— Start DATASET SECTION —
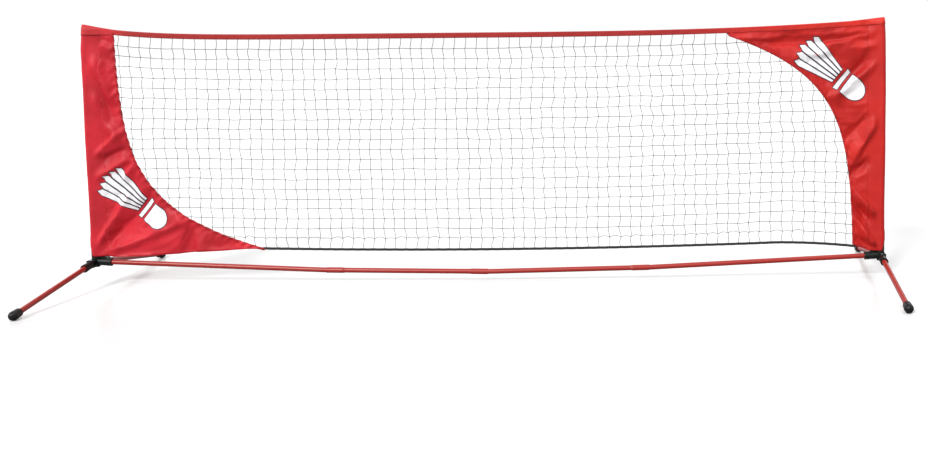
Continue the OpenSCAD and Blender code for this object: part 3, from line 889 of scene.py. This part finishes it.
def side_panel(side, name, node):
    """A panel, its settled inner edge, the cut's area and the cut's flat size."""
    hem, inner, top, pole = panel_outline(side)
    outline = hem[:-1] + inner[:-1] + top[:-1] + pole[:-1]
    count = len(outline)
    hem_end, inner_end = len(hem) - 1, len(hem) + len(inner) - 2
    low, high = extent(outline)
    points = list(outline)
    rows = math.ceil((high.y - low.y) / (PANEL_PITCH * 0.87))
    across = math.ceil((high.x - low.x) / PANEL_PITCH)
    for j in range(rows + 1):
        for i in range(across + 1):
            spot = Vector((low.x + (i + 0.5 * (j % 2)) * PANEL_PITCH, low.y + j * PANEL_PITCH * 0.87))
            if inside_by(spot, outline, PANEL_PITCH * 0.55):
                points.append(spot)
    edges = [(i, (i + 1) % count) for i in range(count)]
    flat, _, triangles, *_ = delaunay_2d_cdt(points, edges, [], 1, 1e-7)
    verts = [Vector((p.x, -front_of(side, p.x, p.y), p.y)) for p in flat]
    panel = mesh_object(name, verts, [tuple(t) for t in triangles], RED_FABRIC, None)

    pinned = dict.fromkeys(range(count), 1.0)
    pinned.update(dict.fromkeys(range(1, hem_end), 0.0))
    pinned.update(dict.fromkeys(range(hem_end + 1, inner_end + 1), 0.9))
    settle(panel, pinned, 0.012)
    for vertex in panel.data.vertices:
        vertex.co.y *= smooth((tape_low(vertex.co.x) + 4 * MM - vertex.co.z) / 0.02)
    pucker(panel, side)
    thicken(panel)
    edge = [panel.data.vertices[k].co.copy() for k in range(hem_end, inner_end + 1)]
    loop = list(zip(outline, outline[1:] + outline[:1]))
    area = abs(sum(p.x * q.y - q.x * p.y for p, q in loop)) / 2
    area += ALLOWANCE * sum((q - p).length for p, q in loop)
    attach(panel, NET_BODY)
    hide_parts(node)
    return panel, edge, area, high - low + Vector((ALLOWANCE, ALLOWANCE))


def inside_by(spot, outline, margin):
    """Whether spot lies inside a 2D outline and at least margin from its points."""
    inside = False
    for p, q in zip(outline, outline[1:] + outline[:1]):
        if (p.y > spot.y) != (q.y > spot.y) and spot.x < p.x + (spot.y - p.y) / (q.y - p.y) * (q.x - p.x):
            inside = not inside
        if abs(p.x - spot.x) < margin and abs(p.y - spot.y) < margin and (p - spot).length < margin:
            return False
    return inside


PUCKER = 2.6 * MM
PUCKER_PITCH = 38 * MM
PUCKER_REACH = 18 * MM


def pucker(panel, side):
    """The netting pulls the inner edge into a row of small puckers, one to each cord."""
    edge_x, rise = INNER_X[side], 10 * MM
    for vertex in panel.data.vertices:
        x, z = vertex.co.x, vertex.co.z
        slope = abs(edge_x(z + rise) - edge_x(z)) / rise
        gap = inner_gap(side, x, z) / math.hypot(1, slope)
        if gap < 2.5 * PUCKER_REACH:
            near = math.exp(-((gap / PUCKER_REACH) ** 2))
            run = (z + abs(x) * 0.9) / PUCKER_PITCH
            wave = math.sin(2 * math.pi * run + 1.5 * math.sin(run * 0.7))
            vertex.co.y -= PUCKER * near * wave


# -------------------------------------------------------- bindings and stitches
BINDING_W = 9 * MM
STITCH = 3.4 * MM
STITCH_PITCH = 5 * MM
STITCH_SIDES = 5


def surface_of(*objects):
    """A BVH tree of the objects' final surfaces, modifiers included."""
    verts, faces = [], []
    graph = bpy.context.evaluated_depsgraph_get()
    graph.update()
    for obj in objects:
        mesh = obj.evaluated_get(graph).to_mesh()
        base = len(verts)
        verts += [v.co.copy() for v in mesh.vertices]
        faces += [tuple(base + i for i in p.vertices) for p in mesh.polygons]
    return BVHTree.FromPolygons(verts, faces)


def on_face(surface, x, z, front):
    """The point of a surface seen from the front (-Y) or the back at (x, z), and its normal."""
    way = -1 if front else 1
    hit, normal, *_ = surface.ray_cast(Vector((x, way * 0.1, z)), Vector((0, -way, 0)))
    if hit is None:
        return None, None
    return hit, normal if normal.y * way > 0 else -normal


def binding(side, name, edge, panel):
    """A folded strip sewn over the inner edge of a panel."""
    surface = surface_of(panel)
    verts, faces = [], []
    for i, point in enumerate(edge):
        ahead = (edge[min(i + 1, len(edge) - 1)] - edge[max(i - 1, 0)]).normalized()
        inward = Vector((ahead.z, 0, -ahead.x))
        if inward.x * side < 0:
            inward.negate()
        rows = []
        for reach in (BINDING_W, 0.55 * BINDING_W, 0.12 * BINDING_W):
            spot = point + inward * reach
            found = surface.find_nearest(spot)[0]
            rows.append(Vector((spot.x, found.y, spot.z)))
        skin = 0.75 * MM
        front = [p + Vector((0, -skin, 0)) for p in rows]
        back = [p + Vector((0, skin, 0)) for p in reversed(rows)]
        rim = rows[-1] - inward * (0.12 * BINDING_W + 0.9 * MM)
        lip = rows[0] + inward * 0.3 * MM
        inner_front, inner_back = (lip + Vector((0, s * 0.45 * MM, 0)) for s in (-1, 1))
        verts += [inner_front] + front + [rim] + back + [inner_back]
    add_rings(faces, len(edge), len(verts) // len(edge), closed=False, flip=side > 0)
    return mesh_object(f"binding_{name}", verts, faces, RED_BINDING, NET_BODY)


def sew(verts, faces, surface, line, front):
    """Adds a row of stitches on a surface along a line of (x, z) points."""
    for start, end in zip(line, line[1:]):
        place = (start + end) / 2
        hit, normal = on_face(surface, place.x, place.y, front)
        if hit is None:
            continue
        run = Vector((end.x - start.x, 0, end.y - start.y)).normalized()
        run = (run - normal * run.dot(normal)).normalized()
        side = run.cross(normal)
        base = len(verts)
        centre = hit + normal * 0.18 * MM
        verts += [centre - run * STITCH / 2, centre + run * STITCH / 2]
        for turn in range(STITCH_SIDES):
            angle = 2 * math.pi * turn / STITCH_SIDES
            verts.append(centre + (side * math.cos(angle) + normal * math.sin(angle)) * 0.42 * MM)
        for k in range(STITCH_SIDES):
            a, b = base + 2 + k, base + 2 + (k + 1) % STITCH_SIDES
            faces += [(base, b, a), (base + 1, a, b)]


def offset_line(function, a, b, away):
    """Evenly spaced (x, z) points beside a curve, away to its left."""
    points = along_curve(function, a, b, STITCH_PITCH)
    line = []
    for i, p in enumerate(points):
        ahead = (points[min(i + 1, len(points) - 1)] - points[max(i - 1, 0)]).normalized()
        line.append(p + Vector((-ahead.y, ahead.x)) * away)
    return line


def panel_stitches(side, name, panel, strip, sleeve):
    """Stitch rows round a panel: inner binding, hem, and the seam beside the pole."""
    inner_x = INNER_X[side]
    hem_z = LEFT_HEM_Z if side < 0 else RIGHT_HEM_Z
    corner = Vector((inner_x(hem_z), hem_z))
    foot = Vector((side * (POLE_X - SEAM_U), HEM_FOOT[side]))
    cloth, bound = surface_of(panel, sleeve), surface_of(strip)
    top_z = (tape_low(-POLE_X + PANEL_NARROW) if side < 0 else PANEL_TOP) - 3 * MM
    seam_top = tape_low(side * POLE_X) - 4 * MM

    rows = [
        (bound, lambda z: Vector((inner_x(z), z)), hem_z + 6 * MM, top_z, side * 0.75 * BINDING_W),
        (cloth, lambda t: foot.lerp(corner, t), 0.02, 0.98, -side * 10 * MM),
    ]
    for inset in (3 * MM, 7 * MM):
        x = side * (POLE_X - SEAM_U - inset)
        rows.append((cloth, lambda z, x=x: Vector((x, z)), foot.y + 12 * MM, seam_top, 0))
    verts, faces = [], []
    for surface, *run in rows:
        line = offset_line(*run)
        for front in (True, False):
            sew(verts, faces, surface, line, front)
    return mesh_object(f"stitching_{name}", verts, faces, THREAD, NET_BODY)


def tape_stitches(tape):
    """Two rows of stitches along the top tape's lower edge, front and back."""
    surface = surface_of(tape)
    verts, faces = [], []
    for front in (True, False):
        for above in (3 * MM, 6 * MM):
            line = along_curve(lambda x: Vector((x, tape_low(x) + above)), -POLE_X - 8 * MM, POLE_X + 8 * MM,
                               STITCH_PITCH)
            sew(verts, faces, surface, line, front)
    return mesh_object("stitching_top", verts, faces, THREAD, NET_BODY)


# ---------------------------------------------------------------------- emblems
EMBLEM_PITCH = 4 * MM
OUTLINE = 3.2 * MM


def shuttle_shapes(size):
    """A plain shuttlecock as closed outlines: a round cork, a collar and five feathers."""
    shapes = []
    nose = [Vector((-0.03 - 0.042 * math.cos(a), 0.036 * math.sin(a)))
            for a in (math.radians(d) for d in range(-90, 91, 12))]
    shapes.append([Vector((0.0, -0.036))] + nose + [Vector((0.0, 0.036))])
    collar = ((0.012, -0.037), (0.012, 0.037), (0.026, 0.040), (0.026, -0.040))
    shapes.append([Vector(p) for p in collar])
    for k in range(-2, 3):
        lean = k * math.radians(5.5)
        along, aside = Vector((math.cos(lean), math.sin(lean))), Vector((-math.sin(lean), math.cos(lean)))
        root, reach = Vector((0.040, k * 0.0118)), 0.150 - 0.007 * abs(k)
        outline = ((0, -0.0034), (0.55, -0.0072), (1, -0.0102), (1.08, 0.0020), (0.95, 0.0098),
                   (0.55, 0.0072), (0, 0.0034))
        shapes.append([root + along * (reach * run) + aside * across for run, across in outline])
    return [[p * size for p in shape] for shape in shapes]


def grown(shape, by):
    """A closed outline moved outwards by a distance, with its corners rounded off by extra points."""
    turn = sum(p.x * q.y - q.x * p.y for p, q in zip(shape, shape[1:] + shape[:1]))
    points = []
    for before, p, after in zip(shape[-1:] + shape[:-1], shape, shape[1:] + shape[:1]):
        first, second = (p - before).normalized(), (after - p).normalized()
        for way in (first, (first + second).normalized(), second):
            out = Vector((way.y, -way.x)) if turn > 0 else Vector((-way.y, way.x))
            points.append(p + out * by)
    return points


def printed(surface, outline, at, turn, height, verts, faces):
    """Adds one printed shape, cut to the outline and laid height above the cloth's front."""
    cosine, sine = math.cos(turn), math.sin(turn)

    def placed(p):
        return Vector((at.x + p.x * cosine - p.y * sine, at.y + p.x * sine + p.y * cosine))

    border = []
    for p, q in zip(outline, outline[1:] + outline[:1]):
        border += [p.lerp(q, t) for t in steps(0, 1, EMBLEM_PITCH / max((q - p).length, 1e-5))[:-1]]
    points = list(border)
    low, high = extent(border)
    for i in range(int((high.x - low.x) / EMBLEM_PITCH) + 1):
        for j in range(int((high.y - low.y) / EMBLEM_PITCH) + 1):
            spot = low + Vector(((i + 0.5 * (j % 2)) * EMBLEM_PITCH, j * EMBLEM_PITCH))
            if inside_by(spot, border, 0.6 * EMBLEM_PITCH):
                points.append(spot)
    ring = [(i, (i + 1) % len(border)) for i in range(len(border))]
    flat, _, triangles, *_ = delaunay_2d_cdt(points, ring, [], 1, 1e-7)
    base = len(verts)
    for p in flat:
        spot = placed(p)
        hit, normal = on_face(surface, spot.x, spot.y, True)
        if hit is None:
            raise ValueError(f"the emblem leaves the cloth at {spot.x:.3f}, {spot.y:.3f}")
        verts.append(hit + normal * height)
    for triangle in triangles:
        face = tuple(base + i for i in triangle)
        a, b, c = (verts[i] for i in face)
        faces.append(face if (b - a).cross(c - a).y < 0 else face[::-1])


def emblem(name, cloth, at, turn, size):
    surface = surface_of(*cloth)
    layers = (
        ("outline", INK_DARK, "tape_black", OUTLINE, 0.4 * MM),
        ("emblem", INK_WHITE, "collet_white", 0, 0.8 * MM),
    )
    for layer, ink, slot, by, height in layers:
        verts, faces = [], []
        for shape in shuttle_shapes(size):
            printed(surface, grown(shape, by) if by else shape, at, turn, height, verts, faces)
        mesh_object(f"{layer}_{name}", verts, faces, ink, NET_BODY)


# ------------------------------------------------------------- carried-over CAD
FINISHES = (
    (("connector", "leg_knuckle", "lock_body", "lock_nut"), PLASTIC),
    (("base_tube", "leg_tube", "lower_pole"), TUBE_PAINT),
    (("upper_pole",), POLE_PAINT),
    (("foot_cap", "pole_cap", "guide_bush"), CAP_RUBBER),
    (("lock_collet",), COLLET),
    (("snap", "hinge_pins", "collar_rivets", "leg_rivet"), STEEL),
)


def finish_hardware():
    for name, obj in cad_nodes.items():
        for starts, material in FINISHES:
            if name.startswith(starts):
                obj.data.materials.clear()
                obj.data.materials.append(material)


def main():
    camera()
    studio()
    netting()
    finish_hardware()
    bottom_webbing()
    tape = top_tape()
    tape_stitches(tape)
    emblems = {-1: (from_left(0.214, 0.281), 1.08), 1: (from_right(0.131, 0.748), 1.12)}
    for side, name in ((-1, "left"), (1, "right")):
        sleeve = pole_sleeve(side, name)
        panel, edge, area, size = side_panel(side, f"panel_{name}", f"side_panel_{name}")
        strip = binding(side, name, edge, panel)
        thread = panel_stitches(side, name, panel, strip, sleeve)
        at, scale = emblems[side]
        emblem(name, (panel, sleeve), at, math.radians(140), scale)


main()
— End DATASET SECTION —
Your task is to transcribe only the lines from the line containing "hide_parts(node)" through the line containing "return panel, edge, area, high", word for word.

*SOLUTION FOR THIS TASK*
    hide_parts(node)
    return panel, edge, area, high - low + Vector((ALLOWANCE, ALLOWANCE))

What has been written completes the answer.